Do you have any personal tour stories you’d like to share?
Ha ha….. nice try, what happens on tour stays on tour you know that!!
Are there any DJs/Artists you would love to work with that you haven’t yet?
There’s a few yes … I have a list and I’m working my way through!
Having taken a break for a few years, how do you find the music business these days? Are there aspects you miss?
Well it’s definitely changed, and the way some people consume music has changed with digital, but people still value physical products, we are hunter gatherers after all and will always feel a closer connection to something we own than something we borrow. In terms of stuff I miss I think some of the fun has gone from dance music with what I call the “EDM Goldrush”, with some agents, managers and DJ’s clambering to make more and more money. Sometimes I think we’ve lost sight of our roots, which became club culture, which at best is a fun and excessive environment.

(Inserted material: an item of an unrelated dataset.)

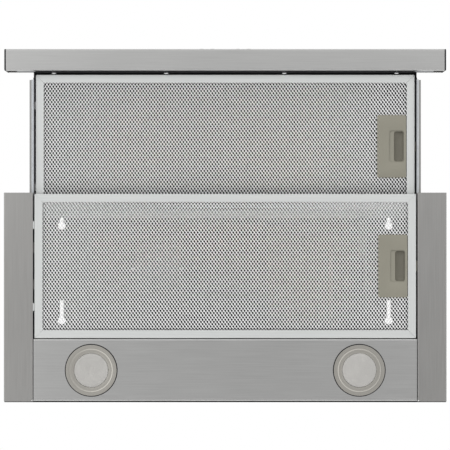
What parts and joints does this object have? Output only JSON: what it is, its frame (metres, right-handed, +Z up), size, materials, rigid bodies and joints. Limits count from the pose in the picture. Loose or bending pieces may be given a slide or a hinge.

A while ago I wrote an article called ‘What is Progressive House’. During the research process, I reached out to Dom Philips to ask about his time working with you guys. Can you recall how you met Dom, and what prompted you to ask him to tour with you?
It was actually Lynn Cosgrave (Carl Cox’s manager) who introduced me to him, we chatted and found we had a similar mindset, he really gets GU and it’s been a pleasure to work with him for so long now.
Do you think GU would have been as influential without his sleeve notes, and the care and attention given to the packaging?
No, I think GU is the whole package, of course the music is the most important thing but my vision for GU was always to make it something really special and to spend a lot of time and money to make that vision a reality, we work the very best in the world be it DJ’s, photographers or writers, I’m glad to say there’s no such thing as second best at GUHQ.
Thanks for taking the time Andy, it’s been really enlightening! We wish you all the best with everything.
Many thanks for chatting with me, see you on the dance floor!